Viceversa, Corporate Europe Observatory afferma: “Noi non abbiamo la prova che il denaro ricevuto dai parlamentari europei direttamente proveniente da società o da gruppi di pressione abbia influito sulle loro decisioni e indotto a cambiare il modo di agire, ma il rischio sussiste e pertanto deve essere affrontato”.

ONG e gruppi di pressione chiedono alla politica e alle istituzioni europee controlli sempre più stretti e attenti sul conflitto di interesse degli europarlamentari e sulle presunte irregolarità, sostenendo che le norme attuali lasciano troppi margini di manovra agli interessi privati.
Anche le fonti di reddito dei parlamentari europei sono sotto i riflettori. Non a caso è stata istituita la Integrity Watch Platform quale strumento utile per verificare e monitorare il reddito dei parlamentari europei e le fonti della loro provenienza.

L’Organizzazione Corporate Europe Observatory sostiene che il fallimento del Parlamento Europeo nel rilevare eventuali errori nella dichiarazione finanziaria dei suoi membri è sintomo di supervisione scadente dell’istituzione e di un mancato rispetto del codice di condotta interno.
Proprio a seguito dello scandalo cash-for-emendaments, nel 2011, è stato istituito un comitato consultivo e adottato il codice di condotta.
L’articolo 3.3 del codice di condotta Parlamento Europeo stabilisce che “un conflitto di interessi esiste dove un deputato al Parlamento europeo abbia un interesse personale che potrebbe influenzare indebitamente la prestazione delle sue funzioni. Ogni deputato che ritiene di avere un conflitto di interessi adotta immediatamente le misure necessarie per affrontare il problema, nel rispetto dei principi e delle disposizioni del presente codice di condotta”.

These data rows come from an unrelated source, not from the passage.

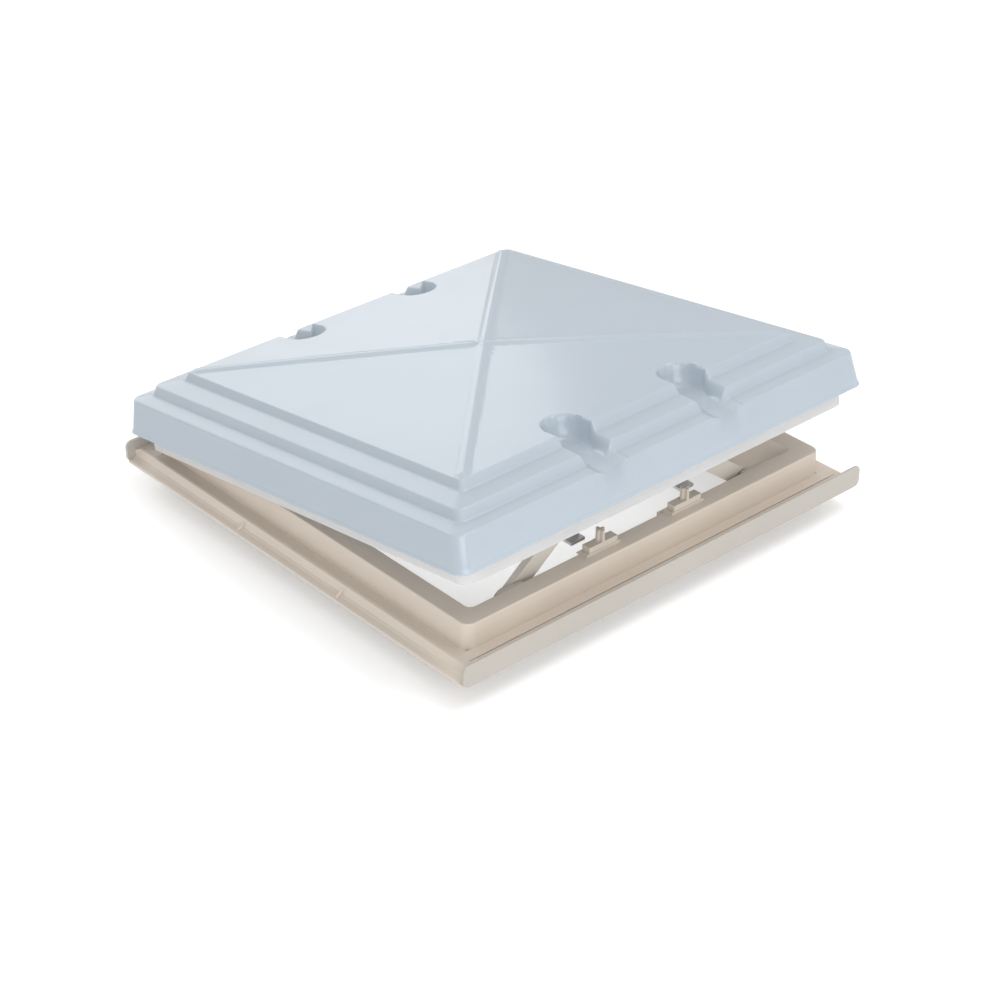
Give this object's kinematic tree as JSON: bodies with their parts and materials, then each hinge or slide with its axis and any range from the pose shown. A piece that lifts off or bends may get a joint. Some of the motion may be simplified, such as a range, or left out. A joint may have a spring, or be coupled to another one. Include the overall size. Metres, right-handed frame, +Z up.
{
  "type": "caravan rooflight",
  "caption": "Push-up roof vent: stepped dome on two lift rails with swinging struts, over a square collar frame with clip-on trim strips.",
  "frame": {"origin": "centre of the square opening, at the lower edge of the spigot", "axes": "+X along the front edge to the right, +Y from the front edge to the rear edge, +Z up and out of the roof"},
  "size_m": [0.48, 0.48, 0.1781],
  "materials": {
    "frame_plastic": "moulded beige-white, fine grain",
    "trim_plastic": "moulded beige-white, fine grain",
    "gasket_rubber": "soft closed-cell strip",
    "fitting_plastic": "glass-filled, slightly rough",
    "bolt_plastic": "smooth sliding grade",
    "bracket_plastic": "glass-filled, slightly rough",
    "strut_plastic": "glass-filled, slightly rough",
    "washer_plastic": "waxy bearing grade",
    "fastener_steel": "zinc plated",
    "rail_metal": "satin anodised",
    "dome_plastic": "glossy opaque white with a cool tint",
    "skin_plastic": "thin formed sheet, satin",
    "seal_rubber": "soft bulb seal"
  },
  "bodies": {
    "frame": {"roof_frame": "frame_plastic", "front_trim_strip": "trim_plastic", "rear_trim_strip": "trim_plastic", "flange_gasket": "gasket_rubber", "strut_bracket_front_right": "fitting_plastic", "strut_bracket_front_left": "fitting_plastic", "strut_bracket_rear_right": "fitting_plastic", "strut_bracket_rear_left": "fitting_plastic", "catch_block_front_right": "fitting_plastic", "catch_block_front_left": "fitting_plastic", "catch_block_rear_right": "fitting_plastic", "catch_block_rear_left": "fitting_plastic", "strut_bracket_screws": "fastener_steel", "catch_block_screws": "fastener_steel", "strut_pivot_pins": "fastener_steel", "friction_washers": "washer_plastic", "rear_rail": "rail_metal", "rear_hinge_pins": "fastener_steel", "strut_rear_right": "strut_plastic", "strut_rear_left": "strut_plastic", "strut_pin_rear_right": "fastener_steel", "strut_pin_rear_left": "fastener_steel"},
    "front_lift_bar": {"front_rail": "rail_metal", "front_hinge_pins": "fastener_steel"},
    "dome": {"outer_dome": "dome_plastic", "inner_skin": "skin_plastic", "seal_channel": "skin_plastic", "dome_seal": "seal_rubber", "dome_screws": "fastener_steel", "dome_bracket_front_right": "bracket_plastic", "dome_bracket_front_left": "bracket_plastic", "dome_bracket_rear_right": "bracket_plastic", "dome_bracket_rear_left": "bracket_plastic"},
    "strut_arm_front_right": {"strut_front_right": "strut_plastic", "strut_pin_front_right": "fastener_steel"},
    "strut_arm_front_left": {"strut_front_left": "strut_plastic", "strut_pin_front_left": "fastener_steel"},
    "latch_front_right": {"slide_bolt_front_right": "bolt_plastic"},
    "latch_front_left": {"slide_bolt_front_left": "bolt_plastic"},
    "latch_rear_right": {"slide_bolt_rear_right": "bolt_plastic"},
    "latch_rear_left": {"slide_bolt_rear_left": "bolt_plastic"}
  },
  "joints": [
    {"name": "front_lift", "type": "slide", "parent": "frame", "child": "front_lift_bar", "axis": [0, 0, 1], "range_m": [-0.0533, 0.003]},
    {"name": "dome_pitch", "type": "hinge", "parent": "front_lift_bar", "child": "dome", "pos_m": [0, -0.176, 0.11556], "axis": [1, 0, 0], "range_deg": [-0.7, 8.8], "deforming": ["dome_seal"]},
    {"name": "strut_swing_front_right", "type": "hinge", "parent": "frame", "child": "strut_arm_front_right", "pos_m": [0.147, -0.1845, 0.042], "axis": [0, 1, 0], "range_deg": [-37.6, 2.5]},
    {"name": "strut_swing_front_left", "type": "hinge", "parent": "frame", "child": "strut_arm_front_left", "pos_m": [-0.147, -0.1845, 0.042], "axis": [0, -1, 0], "range_deg": [-37.6, 2.5]},
    {"name": "latch_slide_front_right", "type": "slide", "parent": "frame", "child": "latch_front_right", "axis": [1, 0, 0], "range_m": [0, 0.014]},
    {"name": "latch_slide_front_left", "type": "slide", "parent": "frame", "child": "latch_front_left", "axis": [-1, 0, 0], "range_m": [0, 0.014]},
    {"name": "latch_slide_rear_right", "type": "slide", "parent": "frame", "child": "latch_rear_right", "axis": [1, 0, 0], "range_m": [-0.014, 0]},
    {"name": "latch_slide_rear_left", "type": "slide", "parent": "frame", "child": "latch_rear_left", "axis": [-1, 0, 0], "range_m": [-0.014, 0]}
  ],
  "couplings": [
    {"joint": "dome_pitch", "follows": "front_lift", "rad_per_m": -2.8194},
    {"joint": "strut_swing_front_right", "follows": "front_lift", "rad_per_m": 12.2},
    {"joint": "strut_swing_front_left", "follows": "front_lift", "rad_per_m": 12.2}
  ]
}
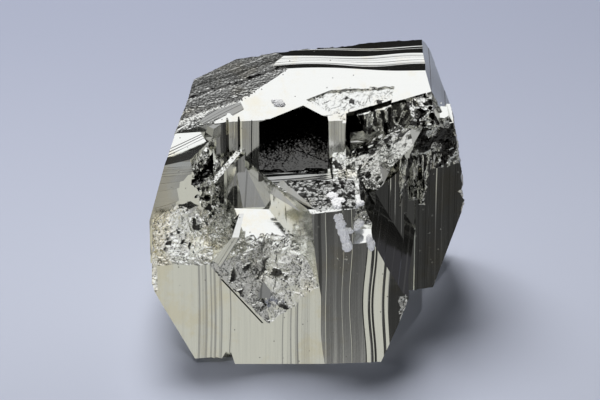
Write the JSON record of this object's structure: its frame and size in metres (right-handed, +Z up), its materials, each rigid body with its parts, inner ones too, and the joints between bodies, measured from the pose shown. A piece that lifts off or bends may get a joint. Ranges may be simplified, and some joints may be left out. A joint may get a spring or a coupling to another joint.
{
  "type": "mineral specimen",
  "caption": "Hand-sized pyrite specimen: intergrown cubes and pyritohedra with striated, bright and broken faces, a dark hollow and a little bluish quartz",
  "frame": {"origin": "on the ground, under the middle of the specimen's box", "axes": "+Z up, -Y towards the front with the striated faces, +X to the front's right"},
  "size_m": [0.052, 0.0424, 0.0424],
  "materials": {
    "pyrite": "bright metallic lustre, striated and partly broken",
    "quartz": "translucent, sugary"
  },
  "bodies": {
    "root": {"pyrite": "pyrite", "quartz_vein": "quartz", "quartz_drop": "quartz", "quartz_spot": "quartz", "quartz_druse": "quartz"}
  },
  "joints": []
}
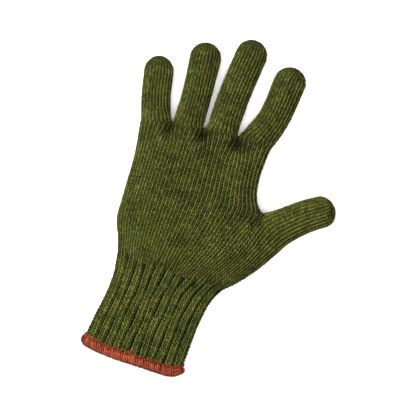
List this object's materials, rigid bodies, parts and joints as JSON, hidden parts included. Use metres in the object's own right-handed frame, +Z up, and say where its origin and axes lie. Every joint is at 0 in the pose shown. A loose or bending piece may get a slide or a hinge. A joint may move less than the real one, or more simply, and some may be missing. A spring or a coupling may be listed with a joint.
{
  "type": "wool glove",
  "caption": "Knitted wool glove with a ribbed cuff and an overlocked thread edge, lying flat with its fingers spread.",
  "frame": {"origin": "on the surface that the glove lies on, under the middle of its bounding box", "axes": "+Y from the cuff to the fingertips, +X to the thumb side, +Z up from the surface"},
  "size_m": [0.1631, 0.2504, 0.0205],
  "materials": {
    "wool": "plain knitted marled olive wool",
    "rib_wool": "rib knitted marled olive wool",
    "edge_thread": "overlocked rust coloured thread"
  },
  "bodies": {
    "root": {"cuff_edge": "edge_thread", "cuff": "rib_wool", "hand": "wool", "thumb": "wool", "index_finger": "wool", "middle_finger": "wool", "ring_finger": "wool", "little_finger": "wool"}
  },
  "joints": []
}
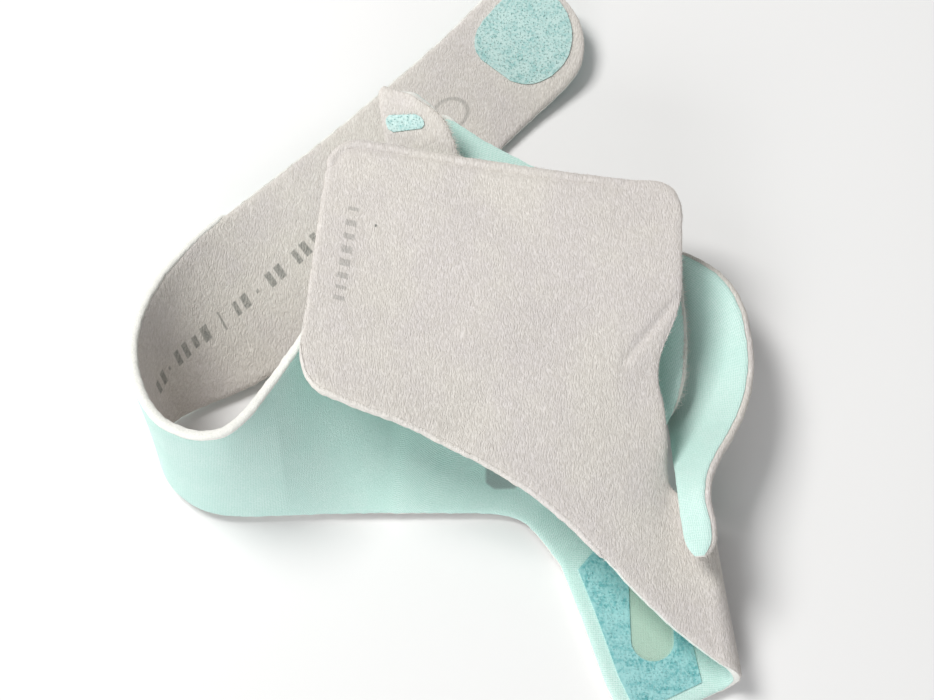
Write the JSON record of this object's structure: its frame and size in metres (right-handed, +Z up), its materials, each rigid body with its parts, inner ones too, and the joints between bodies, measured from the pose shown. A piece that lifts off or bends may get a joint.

Il comitato consultivo che sovrintende l’etica dei parlamentari esamina i casi e può adottare sanzioni nei confronti dei membri del Parlamento. Le sanzioni che potrebbero essere prese in considerazione sono da applicarsi in maniera crescente rispetto alla rilevanza dei fatti commessi, il rimprovero da parte del Presidente, la sospensione dell’indennità giornaliera (da 2 a 10 giorni) e, infine, la sospensione delle attività parlamentari.